### EXERCISE BRIEF
Only the lines from the one with "for node in" through the one with "cad_parts[node].hide_render = cad_parts[node].hide_viewport" are to be restated, word for word, with both of them included.

### SUPPLIED MATERIAL
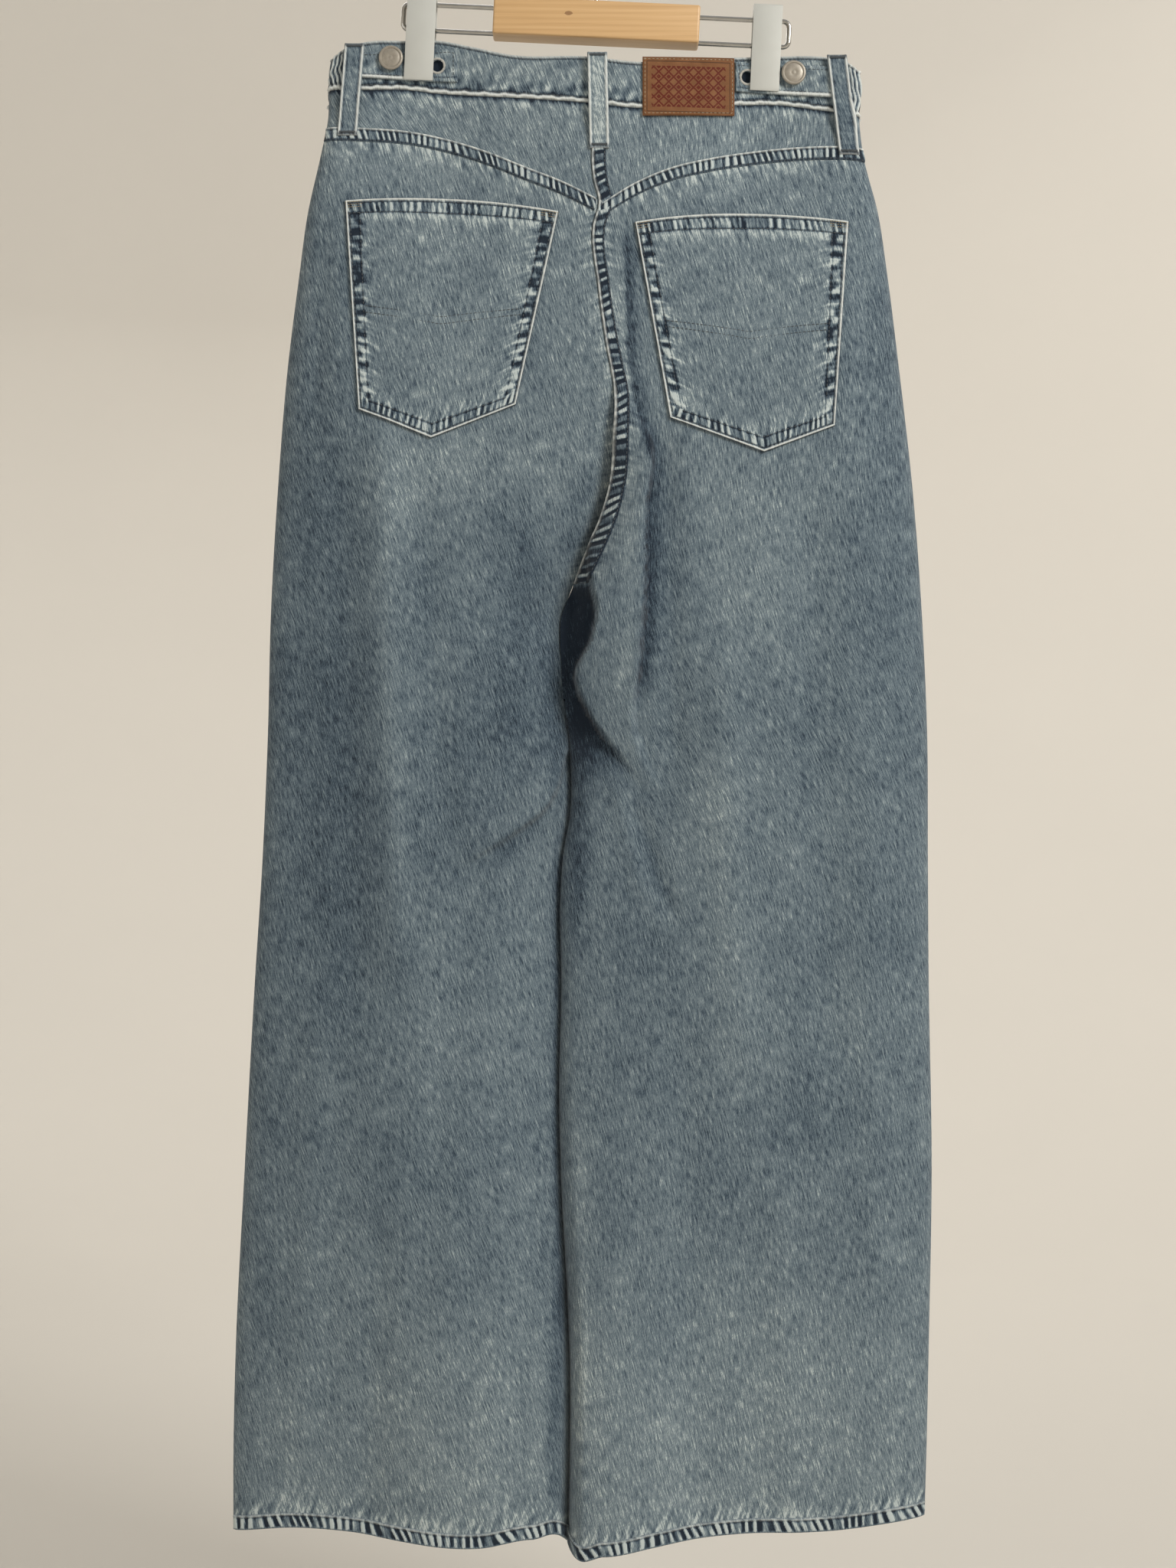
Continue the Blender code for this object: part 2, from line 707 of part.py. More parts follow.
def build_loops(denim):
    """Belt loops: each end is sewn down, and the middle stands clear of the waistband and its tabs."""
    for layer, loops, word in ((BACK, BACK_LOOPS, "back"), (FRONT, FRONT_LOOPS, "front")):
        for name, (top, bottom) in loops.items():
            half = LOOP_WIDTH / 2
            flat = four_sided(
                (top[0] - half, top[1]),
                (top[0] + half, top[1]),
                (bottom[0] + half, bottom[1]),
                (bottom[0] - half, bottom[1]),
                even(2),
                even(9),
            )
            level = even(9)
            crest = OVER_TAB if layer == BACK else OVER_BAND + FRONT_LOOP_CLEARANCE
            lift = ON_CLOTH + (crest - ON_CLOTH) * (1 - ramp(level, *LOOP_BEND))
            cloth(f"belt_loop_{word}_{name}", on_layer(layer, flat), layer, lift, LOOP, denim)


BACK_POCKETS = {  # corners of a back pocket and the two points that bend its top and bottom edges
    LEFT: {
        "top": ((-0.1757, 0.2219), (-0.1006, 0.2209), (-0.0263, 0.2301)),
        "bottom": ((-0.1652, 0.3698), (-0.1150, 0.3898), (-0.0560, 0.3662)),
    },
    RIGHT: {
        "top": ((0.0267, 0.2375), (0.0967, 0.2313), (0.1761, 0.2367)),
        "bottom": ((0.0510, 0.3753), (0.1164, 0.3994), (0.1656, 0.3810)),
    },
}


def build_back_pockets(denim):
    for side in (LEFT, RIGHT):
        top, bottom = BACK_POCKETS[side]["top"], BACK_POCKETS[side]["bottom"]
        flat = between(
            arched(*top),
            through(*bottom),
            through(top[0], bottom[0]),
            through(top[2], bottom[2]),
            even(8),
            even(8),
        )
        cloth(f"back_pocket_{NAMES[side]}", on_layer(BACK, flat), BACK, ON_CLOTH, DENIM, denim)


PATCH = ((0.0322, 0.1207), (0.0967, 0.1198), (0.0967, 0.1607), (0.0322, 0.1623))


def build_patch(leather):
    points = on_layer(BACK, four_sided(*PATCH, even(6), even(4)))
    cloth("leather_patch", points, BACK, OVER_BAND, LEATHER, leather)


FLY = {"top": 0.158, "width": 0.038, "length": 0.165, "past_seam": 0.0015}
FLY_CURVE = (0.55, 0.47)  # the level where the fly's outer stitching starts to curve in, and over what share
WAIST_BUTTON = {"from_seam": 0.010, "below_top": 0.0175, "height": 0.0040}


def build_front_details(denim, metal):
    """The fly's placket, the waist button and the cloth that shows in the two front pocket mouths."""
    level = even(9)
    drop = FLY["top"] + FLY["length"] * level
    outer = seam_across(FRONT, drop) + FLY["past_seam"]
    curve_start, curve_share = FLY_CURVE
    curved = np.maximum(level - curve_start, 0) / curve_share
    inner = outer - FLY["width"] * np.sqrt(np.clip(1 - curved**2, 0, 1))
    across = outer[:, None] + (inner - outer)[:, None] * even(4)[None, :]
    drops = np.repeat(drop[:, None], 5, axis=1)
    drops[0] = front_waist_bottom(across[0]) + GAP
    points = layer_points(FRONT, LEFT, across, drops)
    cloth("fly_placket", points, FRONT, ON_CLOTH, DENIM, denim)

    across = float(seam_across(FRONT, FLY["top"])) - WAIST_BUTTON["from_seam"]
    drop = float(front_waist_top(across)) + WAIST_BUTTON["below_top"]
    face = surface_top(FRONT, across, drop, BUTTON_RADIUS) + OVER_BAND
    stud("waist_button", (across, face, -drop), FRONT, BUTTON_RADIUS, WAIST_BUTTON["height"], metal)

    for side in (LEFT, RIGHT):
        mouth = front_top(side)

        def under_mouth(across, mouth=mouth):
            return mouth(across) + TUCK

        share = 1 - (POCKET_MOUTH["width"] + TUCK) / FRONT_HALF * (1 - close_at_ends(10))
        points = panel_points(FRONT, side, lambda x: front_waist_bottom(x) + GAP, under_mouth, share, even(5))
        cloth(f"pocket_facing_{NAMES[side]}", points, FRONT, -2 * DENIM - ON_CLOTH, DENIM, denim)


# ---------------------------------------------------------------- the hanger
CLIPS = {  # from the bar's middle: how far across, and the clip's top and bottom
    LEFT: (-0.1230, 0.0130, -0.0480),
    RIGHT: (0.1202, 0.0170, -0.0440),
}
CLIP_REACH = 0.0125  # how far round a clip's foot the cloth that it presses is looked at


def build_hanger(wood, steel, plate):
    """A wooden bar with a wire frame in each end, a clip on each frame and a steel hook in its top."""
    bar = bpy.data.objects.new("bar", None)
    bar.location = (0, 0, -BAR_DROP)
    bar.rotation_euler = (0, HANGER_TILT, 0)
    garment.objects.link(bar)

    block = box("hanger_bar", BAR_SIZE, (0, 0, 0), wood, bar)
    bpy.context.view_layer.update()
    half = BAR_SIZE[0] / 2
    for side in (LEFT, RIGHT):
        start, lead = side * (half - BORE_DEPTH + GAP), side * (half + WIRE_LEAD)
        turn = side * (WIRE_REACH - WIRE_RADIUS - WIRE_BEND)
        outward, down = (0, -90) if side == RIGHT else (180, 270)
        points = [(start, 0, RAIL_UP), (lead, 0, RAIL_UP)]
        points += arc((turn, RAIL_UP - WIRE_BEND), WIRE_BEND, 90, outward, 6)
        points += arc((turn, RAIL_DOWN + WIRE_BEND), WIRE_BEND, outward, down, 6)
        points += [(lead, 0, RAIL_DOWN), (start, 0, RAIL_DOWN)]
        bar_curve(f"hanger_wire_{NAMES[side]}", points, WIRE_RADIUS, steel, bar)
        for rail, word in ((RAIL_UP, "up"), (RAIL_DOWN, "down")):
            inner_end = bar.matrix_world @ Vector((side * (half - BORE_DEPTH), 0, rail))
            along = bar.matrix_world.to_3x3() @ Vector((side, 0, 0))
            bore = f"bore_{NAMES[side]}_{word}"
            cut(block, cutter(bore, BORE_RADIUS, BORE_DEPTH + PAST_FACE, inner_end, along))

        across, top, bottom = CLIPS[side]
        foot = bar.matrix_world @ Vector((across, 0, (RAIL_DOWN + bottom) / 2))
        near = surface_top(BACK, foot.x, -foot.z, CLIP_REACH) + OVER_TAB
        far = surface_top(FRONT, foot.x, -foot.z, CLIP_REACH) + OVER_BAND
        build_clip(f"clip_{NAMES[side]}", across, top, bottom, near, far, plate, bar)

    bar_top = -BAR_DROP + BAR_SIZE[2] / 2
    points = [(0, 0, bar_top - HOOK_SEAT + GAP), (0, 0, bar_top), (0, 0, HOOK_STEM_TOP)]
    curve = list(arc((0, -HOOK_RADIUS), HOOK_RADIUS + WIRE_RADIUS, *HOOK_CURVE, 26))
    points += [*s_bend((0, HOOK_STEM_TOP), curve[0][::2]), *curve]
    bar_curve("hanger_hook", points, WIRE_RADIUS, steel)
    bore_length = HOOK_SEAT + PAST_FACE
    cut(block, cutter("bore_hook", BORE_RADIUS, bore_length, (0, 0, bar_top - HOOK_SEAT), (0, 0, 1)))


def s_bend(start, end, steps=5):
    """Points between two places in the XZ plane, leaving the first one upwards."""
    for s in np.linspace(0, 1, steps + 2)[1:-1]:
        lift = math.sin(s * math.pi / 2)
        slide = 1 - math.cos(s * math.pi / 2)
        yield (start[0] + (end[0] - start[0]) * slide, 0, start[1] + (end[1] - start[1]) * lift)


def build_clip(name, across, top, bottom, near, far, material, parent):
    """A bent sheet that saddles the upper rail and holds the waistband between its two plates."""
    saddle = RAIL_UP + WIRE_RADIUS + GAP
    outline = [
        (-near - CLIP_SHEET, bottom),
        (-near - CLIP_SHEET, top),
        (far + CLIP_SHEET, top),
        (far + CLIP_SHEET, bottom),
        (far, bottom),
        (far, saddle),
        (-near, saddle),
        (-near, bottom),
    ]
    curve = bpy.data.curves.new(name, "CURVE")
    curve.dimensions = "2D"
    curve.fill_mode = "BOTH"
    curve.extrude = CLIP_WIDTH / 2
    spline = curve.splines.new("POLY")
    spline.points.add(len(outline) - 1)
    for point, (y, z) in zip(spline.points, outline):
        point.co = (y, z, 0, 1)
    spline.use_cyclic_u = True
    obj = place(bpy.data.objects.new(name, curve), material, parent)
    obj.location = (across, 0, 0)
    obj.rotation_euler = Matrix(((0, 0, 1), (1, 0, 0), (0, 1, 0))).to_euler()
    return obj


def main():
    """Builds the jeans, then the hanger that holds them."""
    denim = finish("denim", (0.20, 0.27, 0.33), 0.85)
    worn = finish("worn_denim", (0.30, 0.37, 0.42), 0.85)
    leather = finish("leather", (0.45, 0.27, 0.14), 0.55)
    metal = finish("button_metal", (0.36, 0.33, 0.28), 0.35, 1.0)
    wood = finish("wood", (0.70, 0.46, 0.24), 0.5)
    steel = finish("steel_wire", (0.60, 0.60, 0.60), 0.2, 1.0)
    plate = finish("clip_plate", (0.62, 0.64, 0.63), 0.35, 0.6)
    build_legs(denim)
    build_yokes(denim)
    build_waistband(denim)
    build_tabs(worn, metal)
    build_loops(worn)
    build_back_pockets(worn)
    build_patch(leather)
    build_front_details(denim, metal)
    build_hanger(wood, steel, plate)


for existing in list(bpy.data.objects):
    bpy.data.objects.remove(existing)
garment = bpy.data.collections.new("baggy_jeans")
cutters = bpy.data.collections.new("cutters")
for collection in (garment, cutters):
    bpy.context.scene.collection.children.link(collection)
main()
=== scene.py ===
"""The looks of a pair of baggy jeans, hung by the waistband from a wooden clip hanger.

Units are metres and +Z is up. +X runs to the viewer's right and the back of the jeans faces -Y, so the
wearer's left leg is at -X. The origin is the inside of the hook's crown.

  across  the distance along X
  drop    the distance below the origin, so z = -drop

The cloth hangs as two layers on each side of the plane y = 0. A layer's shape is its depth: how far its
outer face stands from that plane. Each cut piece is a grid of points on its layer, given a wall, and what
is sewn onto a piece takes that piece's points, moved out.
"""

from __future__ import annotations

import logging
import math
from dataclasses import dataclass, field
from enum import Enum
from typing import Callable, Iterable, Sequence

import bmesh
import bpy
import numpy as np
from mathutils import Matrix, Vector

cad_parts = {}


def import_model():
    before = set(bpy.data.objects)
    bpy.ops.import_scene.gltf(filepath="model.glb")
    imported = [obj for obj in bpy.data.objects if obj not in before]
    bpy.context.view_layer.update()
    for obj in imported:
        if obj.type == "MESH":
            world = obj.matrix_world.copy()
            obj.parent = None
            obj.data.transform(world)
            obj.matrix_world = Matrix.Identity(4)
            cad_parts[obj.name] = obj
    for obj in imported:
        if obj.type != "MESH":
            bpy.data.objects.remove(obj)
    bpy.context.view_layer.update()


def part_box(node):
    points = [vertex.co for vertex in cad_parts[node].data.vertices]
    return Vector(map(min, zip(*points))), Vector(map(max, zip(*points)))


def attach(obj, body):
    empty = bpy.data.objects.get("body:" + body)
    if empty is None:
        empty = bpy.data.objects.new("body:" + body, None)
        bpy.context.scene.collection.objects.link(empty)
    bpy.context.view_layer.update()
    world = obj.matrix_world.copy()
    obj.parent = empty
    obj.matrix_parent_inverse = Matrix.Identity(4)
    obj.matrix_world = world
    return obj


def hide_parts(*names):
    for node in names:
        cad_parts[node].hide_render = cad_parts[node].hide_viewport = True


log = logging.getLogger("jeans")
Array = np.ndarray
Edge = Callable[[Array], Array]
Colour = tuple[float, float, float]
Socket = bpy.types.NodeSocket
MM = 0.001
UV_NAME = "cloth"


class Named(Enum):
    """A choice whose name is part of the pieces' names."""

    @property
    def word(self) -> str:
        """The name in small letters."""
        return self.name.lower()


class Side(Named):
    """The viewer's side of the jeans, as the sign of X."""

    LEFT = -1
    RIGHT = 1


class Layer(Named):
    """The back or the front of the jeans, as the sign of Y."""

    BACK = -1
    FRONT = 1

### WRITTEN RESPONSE
    for node in names:
        cad_parts[node].hide_render = cad_parts[node].hide_viewport = True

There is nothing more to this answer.